■ What to do: Would you output the whole listing below, exactly as it reads?

--- start of Recorded data ---

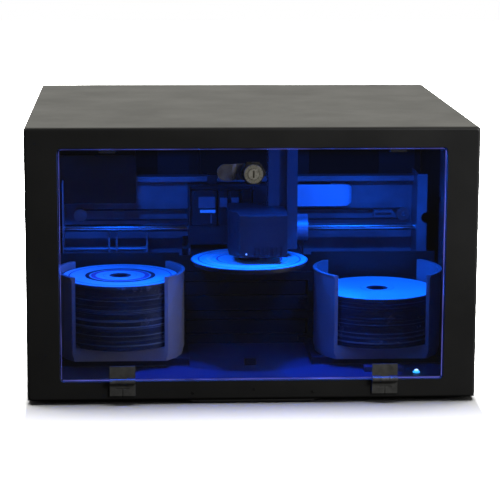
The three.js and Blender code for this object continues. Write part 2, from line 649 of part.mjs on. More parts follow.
// The printer's sheet-steel chassis with its carriage rail, side plates and small brackets
const rim = { depth: 15, lip: 5.5, gap: 0.5 };
const arch = { half: 66, top: 131 };
const flange = { reach: 9, bottom: 119, top: 204, notch: 12 };
const rodPart = { radius: 2.5, depth: 178, height: 123.4, length: 90 };
const clip = { inset: 48, width: 2, pitch: 8, front: 172, bottom: 117, top: 137 };
const tension = { inset: 32, length: 22, slot: 2.5, pin: 2, front: 202.4, room: 1.1 };
const ribs = { inset: 53, length: 12, count: 4, width: 1.4, depth: 2 };
const endCover = { overhang: 4, reach: 78, front: 172, bottom: 173.5, top: 225, wall: 2 };
const endCoverRight = chassisLeft + endCover.reach;
const rimFront = chassis.plate - rim.depth;
function printerChassis() {
  const s = body.sheet;
  const { front, plate, top } = chassis;
  const bottom = shelf.top + clearance;
  const plateBack = plate + s;
  const wall = block([chassisLeft, chassisRight], [plate, plateBack], [bottom, top]);
  const rimSpan = [endCoverRight + rim.gap, chassisRight];
  const topFlange = block(rimSpan, [rimFront, plate], [top - s, top]);
  const lip = block(rimSpan, [rimFront, rimFront + s], [top - rim.lip, top]);
  const leftSide = block([chassisLeft, chassisLeft + s], [front, plateBack], [bottom, top]);
  const rightSide = block([chassisRight - s, chassisRight], [front, plateBack], [bottom, flange.top]);
  const flangeEdge = chassisRight + flange.reach;
  const flangeHeight = [flange.bottom, flange.top];
  const rightFlange = block([chassisRight - s, flangeEdge], [front, front + s], flangeHeight);
  const rodAt = [rodPart.depth, rodPart.height];
  const rodRight = chassisLeft + rodPart.length;
  const serviceRod = rod('x', rodPart.radius, [chassisLeft, rodRight], rodAt);
  const endTop = rodPart.height + flange.notch;
  const serviceEnd = block([rodRight - s, rodRight], [front, plateBack], [bottom, endTop]);
  const clips = [0, 1].map((i) => {
    const left = chassisLeft + clip.inset + i * clip.pitch;
    return block([left, left + clip.width], [clip.front, plateBack], [clip.bottom, clip.top]);
  });
  const made = joined([
    wall, topFlange, lip, leftSide, rightSide, rightFlange, serviceRod, serviceEnd, ...clips,
    ...beltFittings(),
  ]);
  piece('printer_chassis', made.subtract(joined(chassisHoles())), finish.zinc);
}

// The openings in the chassis: over the tray, for the motor, the shaft and a cable notch
function chassisHoles() {
  const s = body.sheet;
  const { front, plate } = chassis;
  const through = [plate - overrun, plate + 2 * s];
  const tunnel = block(
    around(station.x, arch.half), [front, through[1]], [shelf.top + clearance - overrun, arch.top],
  );
  const notchAt = [chassisRight + flange.reach, guide.height + flange.notch];
  const notch = rod('y', flange.notch / 2, [front - overrun, front + 2 * s], notchAt);
  const motorHole = rod('y', 2 * pinion.shaft, through, [-beltReach, belt.height]);
  const shaftHoles = [chassisLeft, chassisRight - s].map((x) => rod(
    'x', guideFit, [x - overrun, x + s + overrun], [guide.depth, guide.height],
  ));
  return [tunnel, notch, motorHole, ...shaftHoles];
}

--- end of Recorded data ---

■ Worked answer:
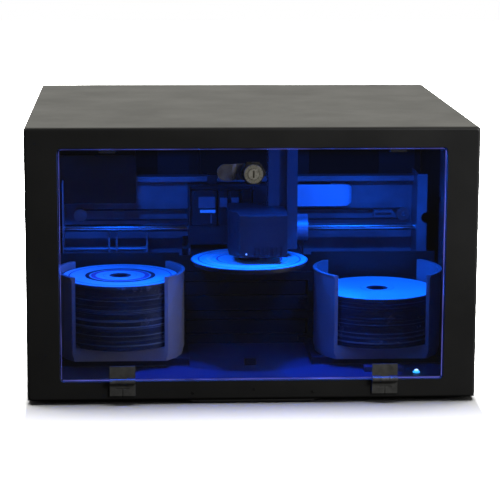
The three.js and Blender code for this object continues. Write part 2, from line 649 of part.mjs on. More parts follow.
// The printer's sheet-steel chassis with its carriage rail, side plates and small brackets
const rim = { depth: 15, lip: 5.5, gap: 0.5 };
const arch = { half: 66, top: 131 };
const flange = { reach: 9, bottom: 119, top: 204, notch: 12 };
const rodPart = { radius: 2.5, depth: 178, height: 123.4, length: 90 };
const clip = { inset: 48, width: 2, pitch: 8, front: 172, bottom: 117, top: 137 };
const tension = { inset: 32, length: 22, slot: 2.5, pin: 2, front: 202.4, room: 1.1 };
const ribs = { inset: 53, length: 12, count: 4, width: 1.4, depth: 2 };
const endCover = { overhang: 4, reach: 78, front: 172, bottom: 173.5, top: 225, wall: 2 };
const endCoverRight = chassisLeft + endCover.reach;
const rimFront = chassis.plate - rim.depth;
function printerChassis() {
  const s = body.sheet;
  const { front, plate, top } = chassis;
  const bottom = shelf.top + clearance;
  const plateBack = plate + s;
  const wall = block([chassisLeft, chassisRight], [plate, plateBack], [bottom, top]);
  const rimSpan = [endCoverRight + rim.gap, chassisRight];
  const topFlange = block(rimSpan, [rimFront, plate], [top - s, top]);
  const lip = block(rimSpan, [rimFront, rimFront + s], [top - rim.lip, top]);
  const leftSide = block([chassisLeft, chassisLeft + s], [front, plateBack], [bottom, top]);
  const rightSide = block([chassisRight - s, chassisRight], [front, plateBack], [bottom, flange.top]);
  const flangeEdge = chassisRight + flange.reach;
  const flangeHeight = [flange.bottom, flange.top];
  const rightFlange = block([chassisRight - s, flangeEdge], [front, front + s], flangeHeight);
  const rodAt = [rodPart.depth, rodPart.height];
  const rodRight = chassisLeft + rodPart.length;
  const serviceRod = rod('x', rodPart.radius, [chassisLeft, rodRight], rodAt);
  const endTop = rodPart.height + flange.notch;
  const serviceEnd = block([rodRight - s, rodRight], [front, plateBack], [bottom, endTop]);
  const clips = [0, 1].map((i) => {
    const left = chassisLeft + clip.inset + i * clip.pitch;
    return block([left, left + clip.width], [clip.front, plateBack], [clip.bottom, clip.top]);
  });
  const made = joined([
    wall, topFlange, lip, leftSide, rightSide, rightFlange, serviceRod, serviceEnd, ...clips,
    ...beltFittings(),
  ]);
  piece('printer_chassis', made.subtract(joined(chassisHoles())), finish.zinc);
}

// The openings in the chassis: over the tray, for the motor, the shaft and a cable notch
function chassisHoles() {
  const s = body.sheet;
  const { front, plate } = chassis;
  const through = [plate - overrun, plate + 2 * s];
  const tunnel = block(
    around(station.x, arch.half), [front, through[1]], [shelf.top + clearance - overrun, arch.top],
  );
  const notchAt = [chassisRight + flange.reach, guide.height + flange.notch];
  const notch = rod('y', flange.notch / 2, [front - overrun, front + 2 * s], notchAt);
  const motorHole = rod('y', 2 * pinion.shaft, through, [-beltReach, belt.height]);
  const shaftHoles = [chassisLeft, chassisRight - s].map((x) => rod(
    'x', guideFit, [x - overrun, x + s + overrun], [guide.depth, guide.height],
  ));
  return [tunnel, notch, motorHole, ...shaftHoles];
}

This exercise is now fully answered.